Ill try and keep it short and simple.

Volume is the amount of total work performed per muscle group per session (sets x reps x weight) and is a key factor to be aware of if building muscle/toning up is your priority.

A recommended guide of how much volume to include in your training programme if your goal is primarily to tone up would be 40/70 reps per muscle group, per session.

For example 3×10 Bench Press + 3×10 Incline Dumbbell Press would be 60 reps for the chest and triceps (which is plenty of volume for one session and a lot less than most people think they need to be doing).

Intensity – This refers to the load used and can be defined as a % of a persons 1 repetition max. The intensity of which we lift largely comes down to the adaptations we wish to occur from our training.

For the sake of this article we will talk about the intensity required for someone looking to tone up and build a little muscle.

For this i would recommend most training to be completed in the 8-12 repetition rep range per set. With some slightly lower than this (1-6 rep range).

Frequency – How often should we train each muscle group for optimal benefits?

A common mistake people fall into and one not optimal for the best results is training each muscle group individually on different days, I.E

Monday – Chest

Tuesday – Arms

Wednesday Chest and Arms

… you get the point.

The problem with this some muscle groups are potentially only trained once every 7 days (sometimes even less frequently). this is certainly not optimal for someone who wants to train 3-4 hours a week and get the best results possible from that time.

A more optimal way of using that amount of time would be to hit each muscle group 3/4 times a week using whole body sessions.

The bonuses being you achieve the same amount of volume if not more over the course of 7 days (giving you results quicker), less muscle soreness due to spreading the volume more equally and more calories burnt per session which can also help aid weightloss (Winner!)

Level 3 – Progression

 

A term we use a lot and one essential for anyone looking to continue to make progress over time is ‘progressive overload.
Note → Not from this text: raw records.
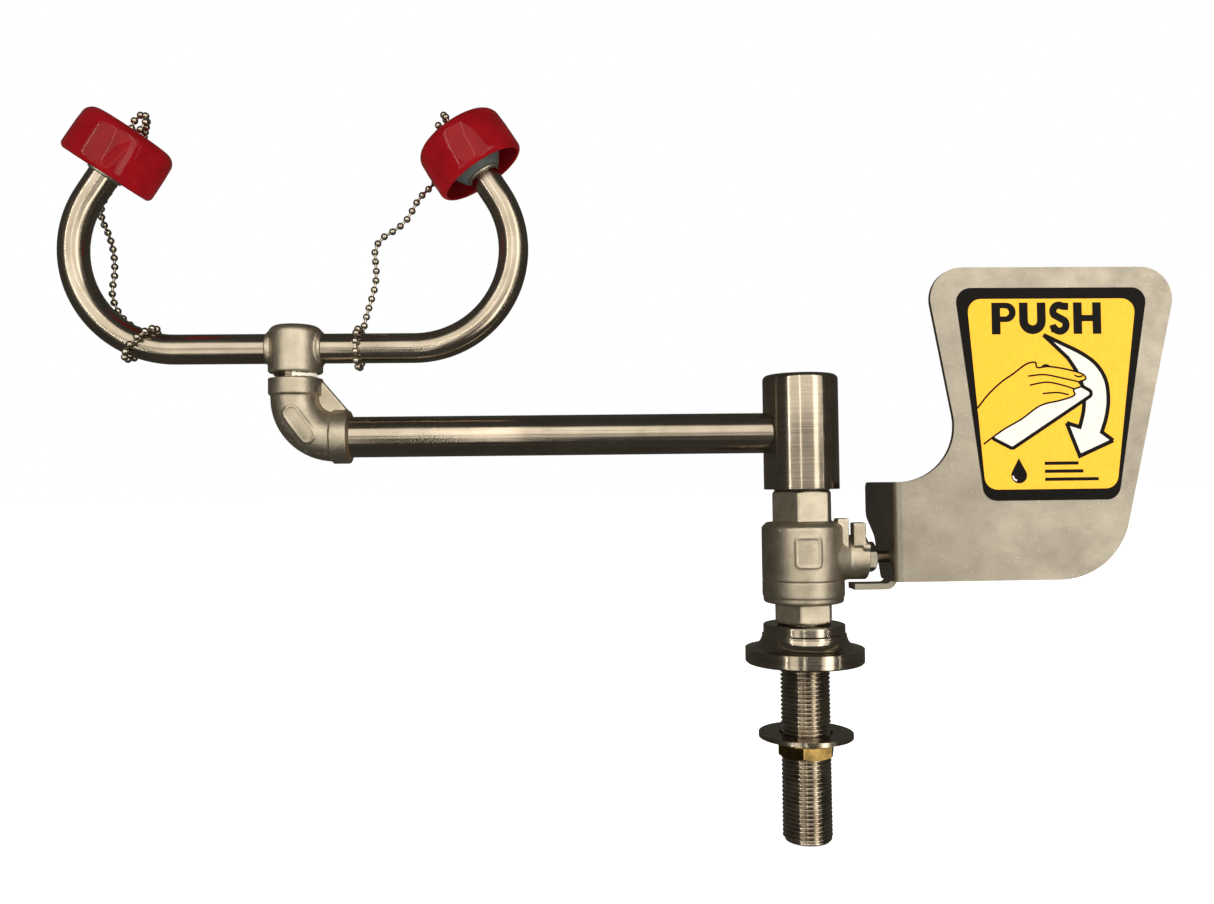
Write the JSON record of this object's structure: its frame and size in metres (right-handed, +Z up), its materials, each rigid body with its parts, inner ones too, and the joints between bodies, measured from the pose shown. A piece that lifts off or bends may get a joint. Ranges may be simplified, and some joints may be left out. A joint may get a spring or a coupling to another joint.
{
  "type": "swivel-arm emergency eyewash",
  "caption": "Bench-mounted emergency eyewash: swivel arm with capped spray heads on a curved yoke, turned on by a push paddle at its ball valve.",
  "frame": {"origin": "on the shank's axis at the deck flange's underside, which is the bench top", "axes": "+Z up; the arm reaches towards -X; the push paddle stands at +X; the user stands at -Y"},
  "size_m": [0.4688, 0.0545, 0.3108],
  "materials": {
    "turned_steel": "satin turned",
    "threaded_steel": "machined",
    "cast_steel": "bead-blasted casting",
    "brass_nut": "machined",
    "ptfe": "smooth",
    "rubber_ring": "smooth",
    "plated_steel": "polished",
    "sheet_steel": "mill finish",
    "label": "printed vinyl, satin",
    "grey_plastic": "moulded",
    "screen": "woven",
    "red_vinyl": "dip moulded, glossy",
    "chain_steel": "plated"
  },
  "bodies": {
    "base": {"mounting_shank": "threaded_steel", "deck_flange": "turned_steel", "backing_washer": "threaded_steel", "back_nut": "brass_nut", "valve_end_piece": "cast_steel", "body_seal": "ptfe", "valve_body": "cast_steel", "upper_seat_ring": "ptfe", "lower_seat_ring": "ptfe", "stem_packing": "ptfe", "gland_nut": "plated_steel", "swivel_spindle": "turned_steel", "swivel_o_rings": "rubber_ring", "swivel_clip": "turned_steel", "swivel_washer": "ptfe"},
    "paddle": {"valve_ball": "plated_steel", "valve_stem": "plated_steel", "stem_thrust_washer": "ptfe", "push_paddle": "sheet_steel", "push_label": "label", "handle_lock_washer": "plated_steel", "handle_nut": "plated_steel"},
    "arm": {"swivel_barrel": "turned_steel", "arm_tube": "turned_steel", "elbow": "cast_steel", "elbow_nipple": "threaded_steel", "yoke_tee": "cast_steel", "left_yoke_tube": "turned_steel", "left_spray_cup": "grey_plastic", "left_filter_screen": "screen", "left_spray_plate": "grey_plastic", "left_tube_ring": "chain_steel", "left_chain_lower": "chain_steel", "right_yoke_tube": "turned_steel", "right_spray_cup": "grey_plastic", "right_filter_screen": "screen", "right_spray_plate": "grey_plastic", "right_tube_ring": "chain_steel", "right_chain_lower": "chain_steel"},
    "left_cap": {"left_dust_cap": "red_vinyl", "left_cap_ring": "chain_steel", "left_chain_upper": "chain_steel"},
    "right_cap": {"right_dust_cap": "red_vinyl", "right_cap_ring": "chain_steel", "right_chain_upper": "chain_steel"}
  },
  "joints": [
    {"name": "arm_swivel", "type": "hinge", "parent": "base", "child": "arm", "pos_m": [0, 0, 0.09735], "axis": [0, 0, 1], "range_deg": [-90, 90]},
    {"name": "paddle_turn", "type": "hinge", "parent": "base", "child": "paddle", "pos_m": [0.036, 0, 0.044], "axis": [-1, 0, 0], "range_deg": [0, 90]},
    {"name": "left_cap_lift", "type": "slide", "parent": "arm", "child": "left_cap", "axis": [0.5461, 0, 0.8377], "range_m": [0, 0.035]},
    {"name": "right_cap_lift", "type": "slide", "parent": "arm", "child": "right_cap", "axis": [-0.5461, 0, 0.8377], "range_m": [0, 0.035]}
  ]
}
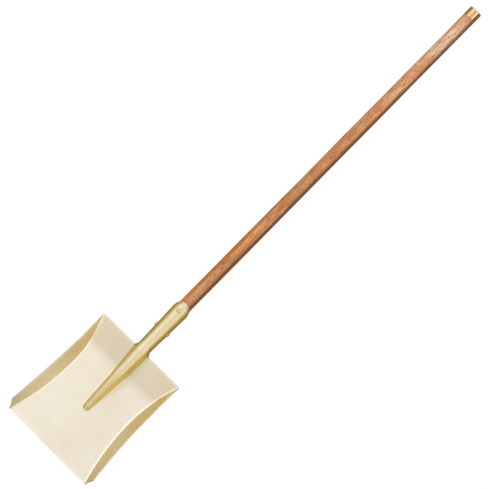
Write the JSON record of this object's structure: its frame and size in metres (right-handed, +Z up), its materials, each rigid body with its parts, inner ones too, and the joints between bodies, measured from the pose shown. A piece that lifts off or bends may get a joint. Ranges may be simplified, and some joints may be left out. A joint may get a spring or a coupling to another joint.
{
  "type": "square mouth shovel",
  "caption": "Long-handled square-mouth shovel with curved side walls, a centre ridge, a tapered riveted socket and a straight wooden handle with a brass end cap.",
  "frame": {"origin": "on the ground under the middle of the tool, which lies on its back on the blade's heel and the end cap", "axes": "+Y from the blade to the handle's end, +Z up out of the blade's working face, +X to the right seen from above with the handle away"},
  "size_m": [0.2674, 1.4003, 0.0461],
  "materials": {
    "blade_bronze": "satin, pale champagne gold",
    "socket_bronze": "satin, pale gold",
    "weld_bronze": "dressed weld",
    "rivet_bronze": "hammered",
    "handle_wood": "lacquered ash",
    "cap_brass": "polished"
  },
  "bodies": {
    "root": {"blade": "blade_bronze", "back_plate": "blade_bronze", "socket": "socket_bronze", "neck_weld": "weld_bronze", "handle": "handle_wood", "cross_rivet": "rivet_bronze", "tongue_nail": "rivet_bronze", "end_cap": "cap_brass"}
  },
  "joints": []
}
Without implementing this within your programme you will fail to achieve the results you are working so hard for.

Progressive overload can be manipulated in different ways, it could be an increase in the number of reps performed at the same weight previously used, an increase in weight lifted on a particular exercise or an increase in the number of sets completed for an exercise.

Any of these methods will cause an increase in total volume, therefore leading to better results.
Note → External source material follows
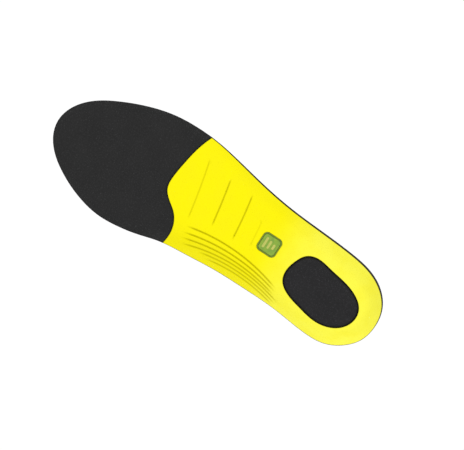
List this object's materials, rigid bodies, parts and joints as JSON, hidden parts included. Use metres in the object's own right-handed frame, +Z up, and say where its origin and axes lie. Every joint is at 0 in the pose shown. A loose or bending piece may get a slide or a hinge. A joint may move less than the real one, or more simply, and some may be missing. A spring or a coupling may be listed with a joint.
{
  "type": "cushioned insole",
  "caption": "Full-length contoured shoe insole: foam laminate with knit cover, deep heel cup, moulded arch cradle with ribbed wall and a soft heel pad in its window.",
  "frame": {"origin": "middle of the box's length and width, on the plane that the sole rests on", "axes": "as worn in a left shoe: +Z up towards the foot, +Y from heel to toe, +X towards the inner (medial) side of the foot"},
  "size_m": [0.0951, 0.28, 0.0282],
  "materials": {
    "cradle_foam": "bright yellow moulded foam, matt skin",
    "heel_gel_foam": "black soft polyurethane foam, matt",
    "black_foam": "black closed-cell EVA foam, matt",
    "ball_gel_foam": "dark grey soft polyurethane foam",
    "comfort_foam": "charcoal open-cell foam, matt",
    "cover_knit": "black fine knit fabric",
    "badge_green": "green soft plastic, satin",
    "badge_pale": "pale yellow-green soft plastic, satin"
  },
  "bodies": {
    "root": {"arch_cradle": "cradle_foam", "heel_pad": "heel_gel_foam", "badge_plate": "badge_green", "badge_symbol": "badge_pale", "base_foam": "black_foam", "ball_pad": "ball_gel_foam", "comfort_foam": "comfort_foam", "top_cover": "cover_knit"}
  },
  "joints": []
}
Which method of overload to be best used will be dependant on numerous factors such as time, lifestyle, training goals and phase of training etc..

Level 4 – Exercise selection

If your goal is just to tone up and build muscle a variety of exercises can be performed that will produce good results.

Exercise selection only really becomes more important for those competing in lifting based sports of for someone competing in bodybuilding.

My recommendation would be to pick exercises for each muscle group that you enjoy most and will therefore work harder when performing. It will also mean better adherence to your programme.

Level  5 -Rest periods

Rest periods is another variable touted by some to be super important to building more muscle and toning up. Research has been done that challenges this,de souza, T.p.J., et al.,  2010, found no significant difference in muscle cross sectional area when comparing rest intervals of 2 min to rest intervals as short as 30 secs.

My recommendation would be to rest as long as you require to recover enough to achieve the necessary intensity each working set.

The only benefit could be to save some time for those who’s training time is limited due to other lifestyle commitments.

Level 6 -Lifting tempo

The concept of controlling tempo (slowing down reps) has gotten a lot of attention because it is thought to be an important aspect of building muscle.
Typically, the reason tempo is emphasized is because of the belief that “time under tension” is a critical variable to maximizing muscle growth.
This is the least important part of our lifting and the other factors far outweigh the importance of worrying much about how fast or slow we are lifting.
Simply lift weights with good form at a controlled pace. Using lighter loads just to slow down a movement will mean less total load and therefore won’t produce the results you would like from your efforts.There’s no need to complicate your training any more than necessary.

To conclude,

  • Not all training is purposeful, in fact a lot of people could better use their 3-4 hours per week in the gym and start getting much better results for their time and efforts.
  • Proper, well organised Strength training is under-utilised and is something everyone can benefit from, no matter what their training goals.
  • Adherence and Volume, intensity and frequency of training are the most important training variables to consider.
  • Rest periods and Tempo aren’t that important if you’re simply looking to tone up, look and feel better.

So hopefully you can take some of this information and use it within your own training to accelerate your progress and achieve everything you want.